Notes from those who believe the rules apply to everyone

Anyone who chooses to live at Lake Tahoe receives an education in regulation almost immediately. It usually begins with something small. A tree trimmed too aggressively. A shed placed a few feet out of bounds. A modest deck addition that exceeds allowable coverage by an amount measurable with a tape measure and a raised eyebrow.

The response is swift and unmistakable. A letter arrives. Then another. There are citations to code sections, deadlines, fees, and instructions for restoration. The tone is never poetic and rarely flexible. It is administrative and absolute. You are out of compliance. You will correct it.

Most residents accept this without much protest because they’ve been told — repeatedly and convincingly — that such vigilance is what protects the lake. Tahoe is fragile. Clarity depends on controlling disturbance. Even small amounts of sediment matter. Every square foot of coverage counts. The shorezone, especially, is treated as something close to sacred.

And so people comply. They redesign projects. They abandon plans. They write checks they hadn’t budgeted for. They do it because they believe the system is fair and the sacrifice is shared.

That belief holds everything together.

Which is why what unfolded on one small point of shoreline over the past several years has been so clarifying.

For roughly eighteen months — not days or weeks, but months stacking into years — the steady percussion of jackhammers carried across Skyland Point. It became part of the landscape. The kind of sound you hear with your morning coffee and again at dusk. Large native boulders were broken apart and hauled away. Cement trucks came and went. Fresh concrete was poured in, on, and through the shorezone itself. Stairs were not simply repaired but relocated and enlarged. Landings appeared. Footprints expanded. Coverage grew in the very area the agency routinely describes as the most environmentally sensitive in the Basin.

Anyone who has ever been required to install Best Management Practices knows how carefully the rest of us are instructed to treat even the smallest disturbance. We are told to sweep dust from driveways so it doesn’t wash into the lake. We are warned that fine particles cloud the water and threaten clarity. We install filters, trenches, and rock armor to capture runoff measured in teaspoons.

And yet here were truckloads of pulverized rock and fresh cement being created directly in the shoreline, not adjacent to it, not “near” it, but on top of the very ground residents are typically told not to touch.

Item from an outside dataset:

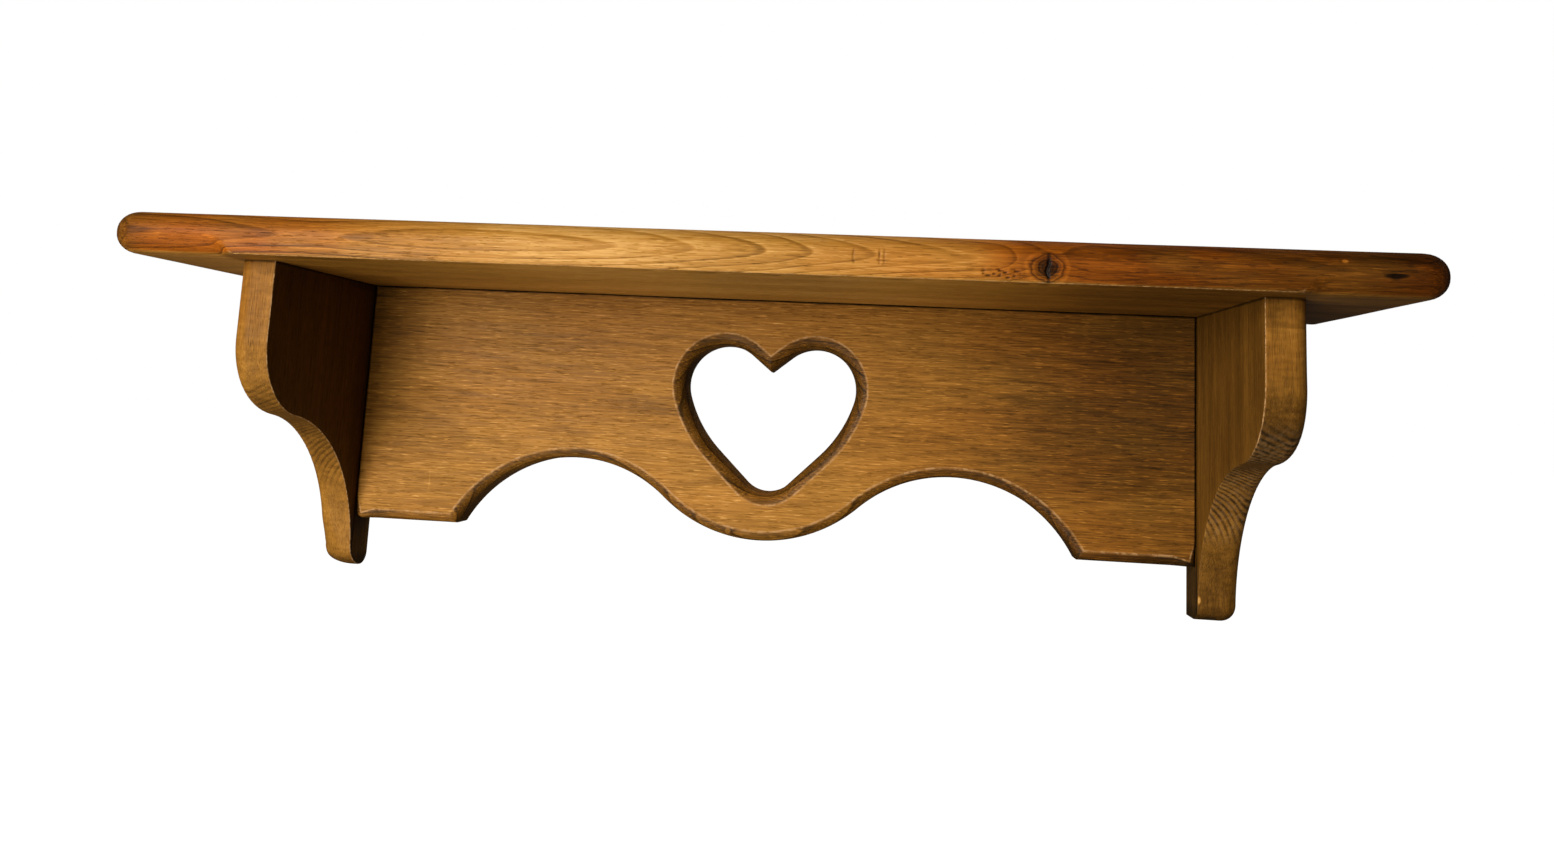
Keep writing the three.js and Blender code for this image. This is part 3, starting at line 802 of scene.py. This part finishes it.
class Pine(Graph):
    """Stained pine: growth rings round a pith, long fibres, pores, and the stain's own variation."""

    def __init__(self, name, grain, pith, spacing, seed, sway=9.0):
        super().__init__(name)
        along, across, through = {"x": (self.x, self.y, self.z), "z": (self.z, self.x, self.y)}[grain]
        self.along, self.across, self.through = along, across, through
        self.seed = seed
        self.grain = grain
        a, b, c = self.scaled(170, 55, 55)
        wander = self.times(self.minus(self.noise(self.add(a, seed), b, c, 1.0), 0.5), sway)
        a, b, c = self.scaled(38, 9, 9)
        ripple = self.minus(self.noise(a, self.add(b, seed), c, 1.0), 0.5)
        wander = self.more(wander, ripple, sway * 0.18)
        self.radius = self.add(self.far(self.minus(across, pith[0]), self.minus(through, pith[1])), wander)
        self.spacing = spacing

    def scaled(self, long, wide, deep):
        """The place along, across and through the grain, divided by the sizes of its features."""
        ways = ((self.along, long), (self.across, wide), (self.through, deep))
        return [self.times(way, 1 / size) for way, size in ways]

    def rings(self, extra=None):
        """Late wood, from 0 to 1: a slow rise and a sharp outer edge in each ring."""
        phase = self.times(self.radius, 1 / self.spacing)
        if extra is not None:
            phase = self.add(phase, extra)
        part = self.math("FRACT", phase)
        late = self.times(self.step(part, 0.2, 0.9), 0.45)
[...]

Naturally, neighbors assumed this level of activity must be permitted. An agency capable of citing someone for an unapproved patio stone would surely notice a year and a half of jackhammering.

Still, they did what residents are instructed to do. They documented. They photographed. They called. They emailed. They requested inspections. They met with staff. They followed the rules of engagement carefully and repeatedly. This was not a case of neighbors ignoring a problem and later regretting it. It was a case of neighbors engaging the system exactly as designed and waiting for it to function.

Eventually, the Tahoe Regional Planning Agency acknowledged the obvious and issued a cease-and-desist order. Unauthorized shorezone work. Removal of earthen material. Concrete discharges. Additional coverage. On paper, it sounded decisive.

Residents familiar with the usual process recognized the script. Stop the work. Remove the illegal construction. Restore the site. Pay the penalty. Only after compliance do you talk about anything new.

This is the same script applied to homeowners who misplace a fence or overbuild a deck by a few feet.

But in this case, the next chapter took a more curious turn.

The concrete remained.

The expanded structures remained.

Restoration lingered somewhere in the future tense.

Months passed. Then more months. The issue was “under review.” Planning consulted Compliance. Compliance consulted Planning. Meetings occurred. Documents circulated. The violations, meanwhile, sat exactly where they had been created — in plain sight and in plain contact with the lake.

Then, rather than insisting that the shorezone be restored first, the agency began entertaining a new application for a substantial multi-parcel pier extending into the water from the same property.

For longtime residents, this was less innovative than educational. Many had not realized that being out of compliance might still qualify one for additional development. They had been operating under the simpler assumption that you fix violations before asking for more.

It turns out the order can be more flexible than advertised.

For those who have paid fines over minor infractions, the lesson lands with a certain irony. The system that moves quickly when someone adds a small shed seems capable of remarkable patience when the work involves jackhammers, concrete, and expanded shoreline structures. Small mistakes are urgent. Large ones are apparently complex.

None of this would raise eyebrows if Tahoe were an ordinary place. But residents accept strict oversight precisely because they believe it protects something extraordinary. That trust depends on consistency. When enforcement appears to depend on scale, influence, or stamina rather than the code itself, the moral authority behind the rules quietly erodes.

At that point, the regulations stop feeling like stewardship and start feeling optional — or worse, selective.

And once that happens, the lake isn’t the only thing that loses clarity.

-Dana Tibbitts

While presented as satire, the circumstances described are based on the actual, documented, present-tense experience of a Skyland homeowner and their formal interactions with TRPA enforcement and permitting staff. Only the tone has been fictionalized.